* Information provided:
╭──

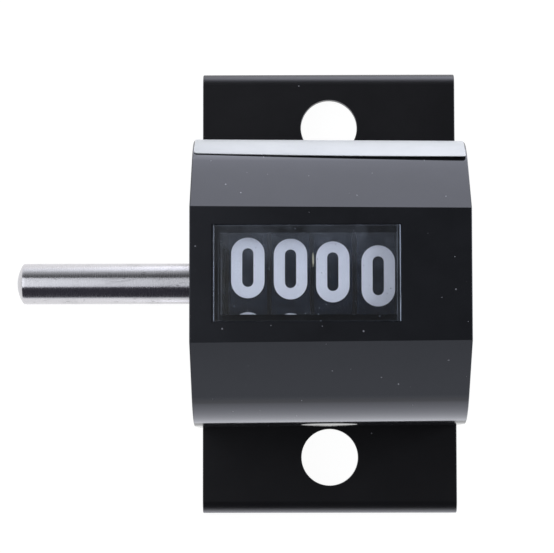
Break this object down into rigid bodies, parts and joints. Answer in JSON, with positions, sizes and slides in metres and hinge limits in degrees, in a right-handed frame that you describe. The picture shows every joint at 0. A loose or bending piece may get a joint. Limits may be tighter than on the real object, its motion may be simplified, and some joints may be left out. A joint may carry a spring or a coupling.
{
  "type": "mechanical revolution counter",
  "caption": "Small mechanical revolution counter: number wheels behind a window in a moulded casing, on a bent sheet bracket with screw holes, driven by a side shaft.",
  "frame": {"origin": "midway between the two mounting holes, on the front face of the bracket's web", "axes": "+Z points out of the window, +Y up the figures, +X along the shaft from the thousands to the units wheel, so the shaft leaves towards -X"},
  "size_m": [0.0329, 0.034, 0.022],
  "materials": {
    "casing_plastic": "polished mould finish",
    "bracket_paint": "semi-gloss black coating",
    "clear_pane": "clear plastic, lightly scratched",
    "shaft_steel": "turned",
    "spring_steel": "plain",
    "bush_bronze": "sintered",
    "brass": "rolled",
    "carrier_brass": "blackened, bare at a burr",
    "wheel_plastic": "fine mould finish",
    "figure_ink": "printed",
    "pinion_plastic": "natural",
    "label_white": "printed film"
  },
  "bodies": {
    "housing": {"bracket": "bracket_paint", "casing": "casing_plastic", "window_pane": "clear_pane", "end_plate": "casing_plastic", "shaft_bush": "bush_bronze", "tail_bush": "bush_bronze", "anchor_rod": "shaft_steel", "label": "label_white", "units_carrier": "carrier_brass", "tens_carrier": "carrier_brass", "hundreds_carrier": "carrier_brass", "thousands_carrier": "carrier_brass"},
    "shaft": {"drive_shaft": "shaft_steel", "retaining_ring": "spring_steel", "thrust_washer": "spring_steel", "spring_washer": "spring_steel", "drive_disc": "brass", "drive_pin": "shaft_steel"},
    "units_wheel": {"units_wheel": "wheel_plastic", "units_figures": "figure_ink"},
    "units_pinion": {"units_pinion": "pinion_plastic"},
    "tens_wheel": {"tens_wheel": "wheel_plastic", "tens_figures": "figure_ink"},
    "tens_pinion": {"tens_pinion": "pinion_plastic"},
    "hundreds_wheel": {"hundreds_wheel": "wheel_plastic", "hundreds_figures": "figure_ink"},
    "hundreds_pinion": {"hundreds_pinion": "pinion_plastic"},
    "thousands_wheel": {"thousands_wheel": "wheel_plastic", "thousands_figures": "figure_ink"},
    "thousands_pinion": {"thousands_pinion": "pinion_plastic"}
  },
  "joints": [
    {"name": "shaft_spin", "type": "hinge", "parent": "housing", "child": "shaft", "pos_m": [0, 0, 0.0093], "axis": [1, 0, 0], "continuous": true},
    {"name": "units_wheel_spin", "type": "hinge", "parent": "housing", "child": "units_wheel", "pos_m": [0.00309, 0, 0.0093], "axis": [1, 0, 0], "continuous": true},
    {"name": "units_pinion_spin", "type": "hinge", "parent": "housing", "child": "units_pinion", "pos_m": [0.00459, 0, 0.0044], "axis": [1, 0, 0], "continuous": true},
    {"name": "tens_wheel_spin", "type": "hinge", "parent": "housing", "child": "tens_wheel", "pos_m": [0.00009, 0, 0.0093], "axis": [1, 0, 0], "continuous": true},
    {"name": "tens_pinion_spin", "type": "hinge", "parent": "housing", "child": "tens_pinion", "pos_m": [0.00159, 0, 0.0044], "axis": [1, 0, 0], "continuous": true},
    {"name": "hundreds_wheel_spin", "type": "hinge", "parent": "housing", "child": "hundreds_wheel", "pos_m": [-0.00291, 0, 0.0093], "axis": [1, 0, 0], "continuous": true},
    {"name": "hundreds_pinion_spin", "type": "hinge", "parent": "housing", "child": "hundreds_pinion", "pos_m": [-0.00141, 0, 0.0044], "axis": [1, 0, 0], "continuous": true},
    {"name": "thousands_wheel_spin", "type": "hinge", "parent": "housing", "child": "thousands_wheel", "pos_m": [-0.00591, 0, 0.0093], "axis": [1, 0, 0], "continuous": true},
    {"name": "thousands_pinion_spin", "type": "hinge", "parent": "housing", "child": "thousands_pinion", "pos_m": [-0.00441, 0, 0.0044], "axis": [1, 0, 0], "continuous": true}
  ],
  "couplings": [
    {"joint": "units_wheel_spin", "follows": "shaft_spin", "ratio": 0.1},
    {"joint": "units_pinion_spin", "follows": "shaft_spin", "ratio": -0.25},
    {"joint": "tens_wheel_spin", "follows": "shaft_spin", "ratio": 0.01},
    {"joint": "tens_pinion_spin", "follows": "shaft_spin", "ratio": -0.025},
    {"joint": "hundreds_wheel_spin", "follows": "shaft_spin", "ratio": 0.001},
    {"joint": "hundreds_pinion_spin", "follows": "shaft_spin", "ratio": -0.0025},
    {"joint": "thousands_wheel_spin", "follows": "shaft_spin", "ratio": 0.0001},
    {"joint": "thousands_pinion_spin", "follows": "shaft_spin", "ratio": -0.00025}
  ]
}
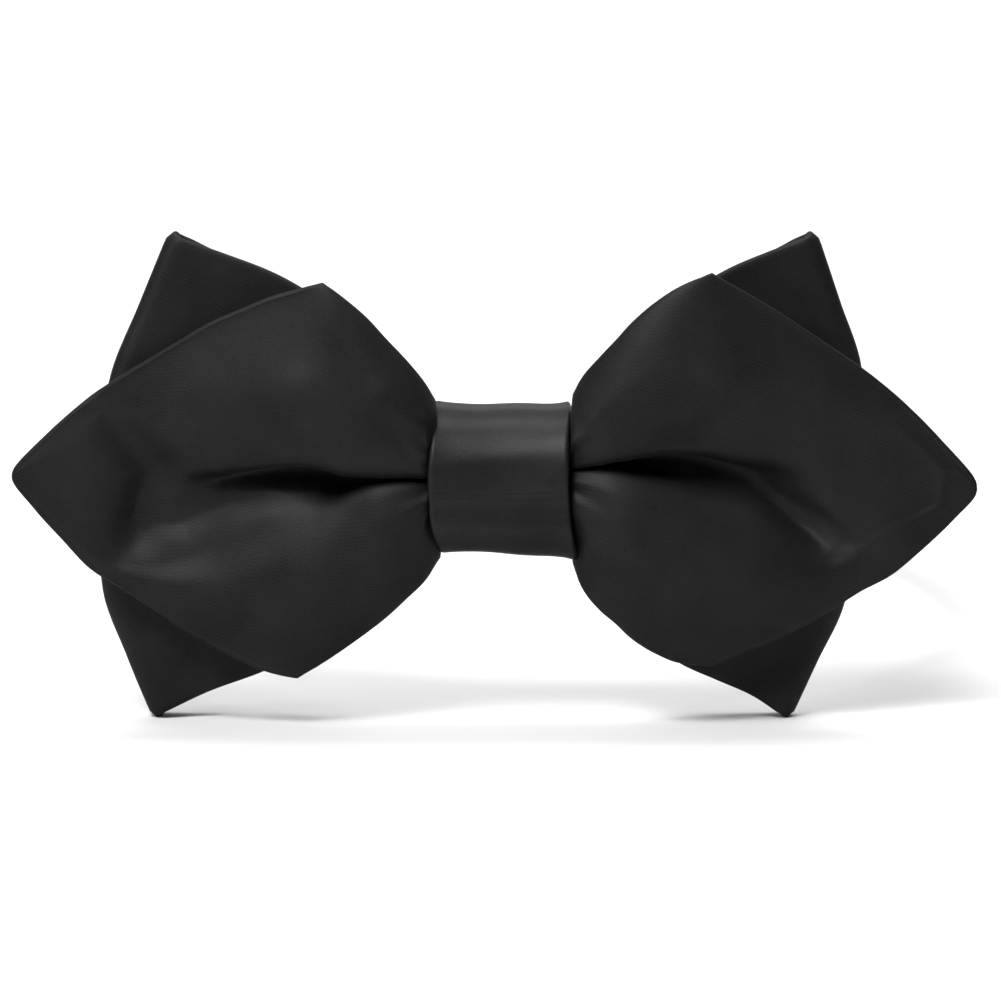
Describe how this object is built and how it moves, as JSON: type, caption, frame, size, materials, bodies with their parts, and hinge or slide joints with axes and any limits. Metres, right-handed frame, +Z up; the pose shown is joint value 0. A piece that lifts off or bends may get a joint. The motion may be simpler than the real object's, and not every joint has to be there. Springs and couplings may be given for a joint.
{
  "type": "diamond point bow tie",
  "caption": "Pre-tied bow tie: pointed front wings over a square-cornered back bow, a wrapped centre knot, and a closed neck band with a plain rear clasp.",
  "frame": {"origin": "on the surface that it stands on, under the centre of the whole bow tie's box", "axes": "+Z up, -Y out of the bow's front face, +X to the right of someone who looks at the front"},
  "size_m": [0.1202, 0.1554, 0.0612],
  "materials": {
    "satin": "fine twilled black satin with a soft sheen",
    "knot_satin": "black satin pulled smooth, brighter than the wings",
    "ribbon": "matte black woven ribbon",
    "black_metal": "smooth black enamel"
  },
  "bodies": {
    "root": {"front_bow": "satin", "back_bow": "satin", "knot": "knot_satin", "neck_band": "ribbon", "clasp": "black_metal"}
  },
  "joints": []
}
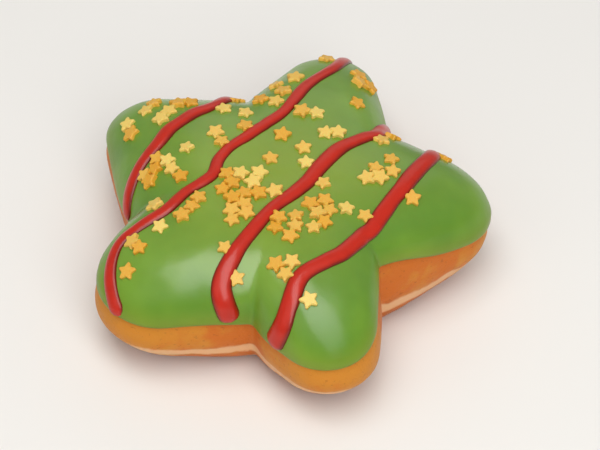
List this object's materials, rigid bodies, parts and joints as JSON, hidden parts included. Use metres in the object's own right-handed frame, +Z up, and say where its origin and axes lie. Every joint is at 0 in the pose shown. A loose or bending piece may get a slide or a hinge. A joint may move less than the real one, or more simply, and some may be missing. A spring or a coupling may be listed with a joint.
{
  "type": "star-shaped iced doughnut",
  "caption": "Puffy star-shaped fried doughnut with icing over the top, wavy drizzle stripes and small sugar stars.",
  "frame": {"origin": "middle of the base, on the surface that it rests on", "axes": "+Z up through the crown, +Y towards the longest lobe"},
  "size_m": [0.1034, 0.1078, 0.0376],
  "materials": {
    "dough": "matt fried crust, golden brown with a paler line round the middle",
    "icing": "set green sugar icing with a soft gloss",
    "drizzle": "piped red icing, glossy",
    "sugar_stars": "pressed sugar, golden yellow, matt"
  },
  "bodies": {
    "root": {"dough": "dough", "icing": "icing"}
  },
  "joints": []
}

╰──

* Exercise: Print the material once more, exactly.

* Task answer:
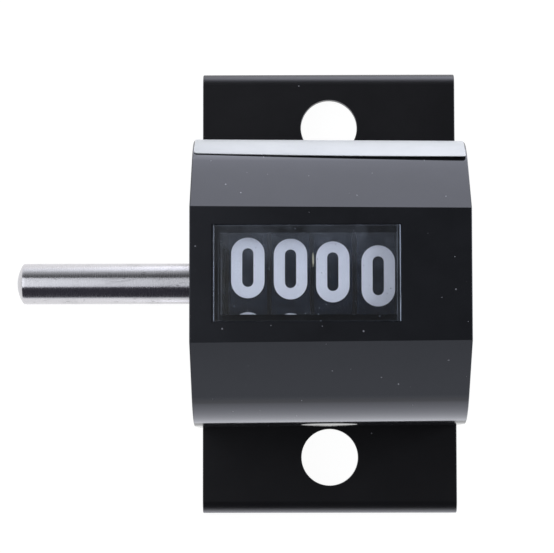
Break this object down into rigid bodies, parts and joints. Answer in JSON, with positions, sizes and slides in metres and hinge limits in degrees, in a right-handed frame that you describe. The picture shows every joint at 0. A loose or bending piece may get a joint. Limits may be tighter than on the real object, its motion may be simplified, and some joints may be left out. A joint may carry a spring or a coupling.
{
  "type": "mechanical revolution counter",
  "caption": "Small mechanical revolution counter: number wheels behind a window in a moulded casing, on a bent sheet bracket with screw holes, driven by a side shaft.",
  "frame": {"origin": "midway between the two mounting holes, on the front face of the bracket's web", "axes": "+Z points out of the window, +Y up the figures, +X along the shaft from the thousands to the units wheel, so the shaft leaves towards -X"},
  "size_m": [0.0329, 0.034, 0.022],
  "materials": {
    "casing_plastic": "polished mould finish",
    "bracket_paint": "semi-gloss black coating",
    "clear_pane": "clear plastic, lightly scratched",
    "shaft_steel": "turned",
    "spring_steel": "plain",
    "bush_bronze": "sintered",
    "brass": "rolled",
    "carrier_brass": "blackened, bare at a burr",
    "wheel_plastic": "fine mould finish",
    "figure_ink": "printed",
    "pinion_plastic": "natural",
    "label_white": "printed film"
  },
  "bodies": {
    "housing": {"bracket": "bracket_paint", "casing": "casing_plastic", "window_pane": "clear_pane", "end_plate": "casing_plastic", "shaft_bush": "bush_bronze", "tail_bush": "bush_bronze", "anchor_rod": "shaft_steel", "label": "label_white", "units_carrier": "carrier_brass", "tens_carrier": "carrier_brass", "hundreds_carrier": "carrier_brass", "thousands_carrier": "carrier_brass"},
    "shaft": {"drive_shaft": "shaft_steel", "retaining_ring": "spring_steel", "thrust_washer": "spring_steel", "spring_washer": "spring_steel", "drive_disc": "brass", "drive_pin": "shaft_steel"},
    "units_wheel": {"units_wheel": "wheel_plastic", "units_figures": "figure_ink"},
    "units_pinion": {"units_pinion": "pinion_plastic"},
    "tens_wheel": {"tens_wheel": "wheel_plastic", "tens_figures": "figure_ink"},
    "tens_pinion": {"tens_pinion": "pinion_plastic"},
    "hundreds_wheel": {"hundreds_wheel": "wheel_plastic", "hundreds_figures": "figure_ink"},
    "hundreds_pinion": {"hundreds_pinion": "pinion_plastic"},
    "thousands_wheel": {"thousands_wheel": "wheel_plastic", "thousands_figures": "figure_ink"},
    "thousands_pinion": {"thousands_pinion": "pinion_plastic"}
  },
  "joints": [
    {"name": "shaft_spin", "type": "hinge", "parent": "housing", "child": "shaft", "pos_m": [0, 0, 0.0093], "axis": [1, 0, 0], "continuous": true},
    {"name": "units_wheel_spin", "type": "hinge", "parent": "housing", "child": "units_wheel", "pos_m": [0.00309, 0, 0.0093], "axis": [1, 0, 0], "continuous": true},
    {"name": "units_pinion_spin", "type": "hinge", "parent": "housing", "child": "units_pinion", "pos_m": [0.00459, 0, 0.0044], "axis": [1, 0, 0], "continuous": true},
    {"name": "tens_wheel_spin", "type": "hinge", "parent": "housing", "child": "tens_wheel", "pos_m": [0.00009, 0, 0.0093], "axis": [1, 0, 0], "continuous": true},
    {"name": "tens_pinion_spin", "type": "hinge", "parent": "housing", "child": "tens_pinion", "pos_m": [0.00159, 0, 0.0044], "axis": [1, 0, 0], "continuous": true},
    {"name": "hundreds_wheel_spin", "type": "hinge", "parent": "housing", "child": "hundreds_wheel", "pos_m": [-0.00291, 0, 0.0093], "axis": [1, 0, 0], "continuous": true},
    {"name": "hundreds_pinion_spin", "type": "hinge", "parent": "housing", "child": "hundreds_pinion", "pos_m": [-0.00141, 0, 0.0044], "axis": [1, 0, 0], "continuous": true},
    {"name": "thousands_wheel_spin", "type": "hinge", "parent": "housing", "child": "thousands_wheel", "pos_m": [-0.00591, 0, 0.0093], "axis": [1, 0, 0], "continuous": true},
    {"name": "thousands_pinion_spin", "type": "hinge", "parent": "housing", "child": "thousands_pinion", "pos_m": [-0.00441, 0, 0.0044], "axis": [1, 0, 0], "continuous": true}
  ],
  "couplings": [
    {"joint": "units_wheel_spin", "follows": "shaft_spin", "ratio": 0.1},
    {"joint": "units_pinion_spin", "follows": "shaft_spin", "ratio": -0.25},
    {"joint": "tens_wheel_spin", "follows": "shaft_spin", "ratio": 0.01},
    {"joint": "tens_pinion_spin", "follows": "shaft_spin", "ratio": -0.025},
    {"joint": "hundreds_wheel_spin", "follows": "shaft_spin", "ratio": 0.001},
    {"joint": "hundreds_pinion_spin", "follows": "shaft_spin", "ratio": -0.0025},
    {"joint": "thousands_wheel_spin", "follows": "shaft_spin", "ratio": 0.0001},
    {"joint": "thousands_pinion_spin", "follows": "shaft_spin", "ratio": -0.00025}
  ]
}
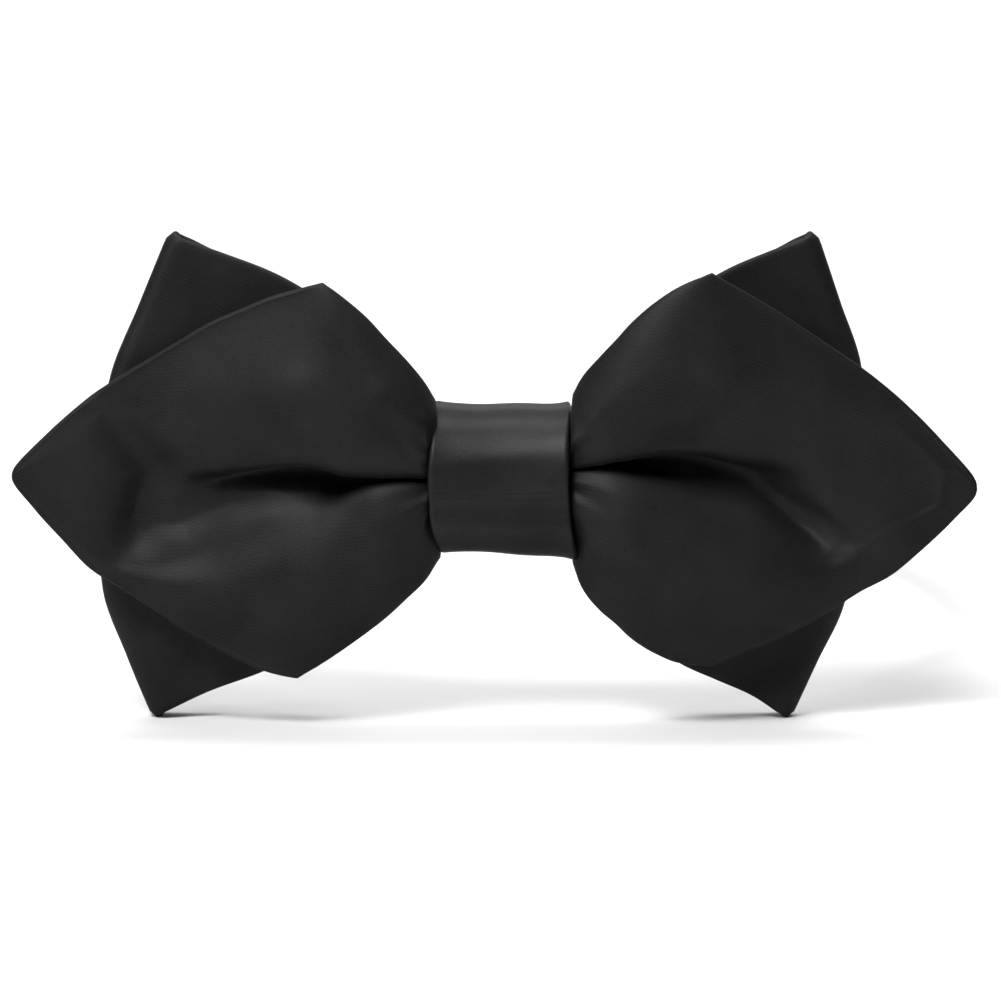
Describe how this object is built and how it moves, as JSON: type, caption, frame, size, materials, bodies with their parts, and hinge or slide joints with axes and any limits. Metres, right-handed frame, +Z up; the pose shown is joint value 0. A piece that lifts off or bends may get a joint. The motion may be simpler than the real object's, and not every joint has to be there. Springs and couplings may be given for a joint.
{
  "type": "diamond point bow tie",
  "caption": "Pre-tied bow tie: pointed front wings over a square-cornered back bow, a wrapped centre knot, and a closed neck band with a plain rear clasp.",
  "frame": {"origin": "on the surface that it stands on, under the centre of the whole bow tie's box", "axes": "+Z up, -Y out of the bow's front face, +X to the right of someone who looks at the front"},
  "size_m": [0.1202, 0.1554, 0.0612],
  "materials": {
    "satin": "fine twilled black satin with a soft sheen",
    "knot_satin": "black satin pulled smooth, brighter than the wings",
    "ribbon": "matte black woven ribbon",
    "black_metal": "smooth black enamel"
  },
  "bodies": {
    "root": {"front_bow": "satin", "back_bow": "satin", "knot": "knot_satin", "neck_band": "ribbon", "clasp": "black_metal"}
  },
  "joints": []
}
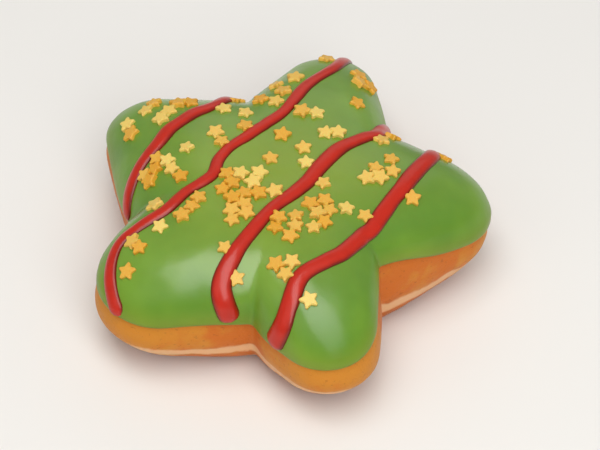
List this object's materials, rigid bodies, parts and joints as JSON, hidden parts included. Use metres in the object's own right-handed frame, +Z up, and say where its origin and axes lie. Every joint is at 0 in the pose shown. A loose or bending piece may get a slide or a hinge. A joint may move less than the real one, or more simply, and some may be missing. A spring or a coupling may be listed with a joint.
{
  "type": "star-shaped iced doughnut",
  "caption": "Puffy star-shaped fried doughnut with icing over the top, wavy drizzle stripes and small sugar stars.",
  "frame": {"origin": "middle of the base, on the surface that it rests on", "axes": "+Z up through the crown, +Y towards the longest lobe"},
  "size_m": [0.1034, 0.1078, 0.0376],
  "materials": {
    "dough": "matt fried crust, golden brown with a paler line round the middle",
    "icing": "set green sugar icing with a soft gloss",
    "drizzle": "piped red icing, glossy",
    "sugar_stars": "pressed sugar, golden yellow, matt"
  },
  "bodies": {
    "root": {"dough": "dough", "icing": "icing"}
  },
  "joints": []
}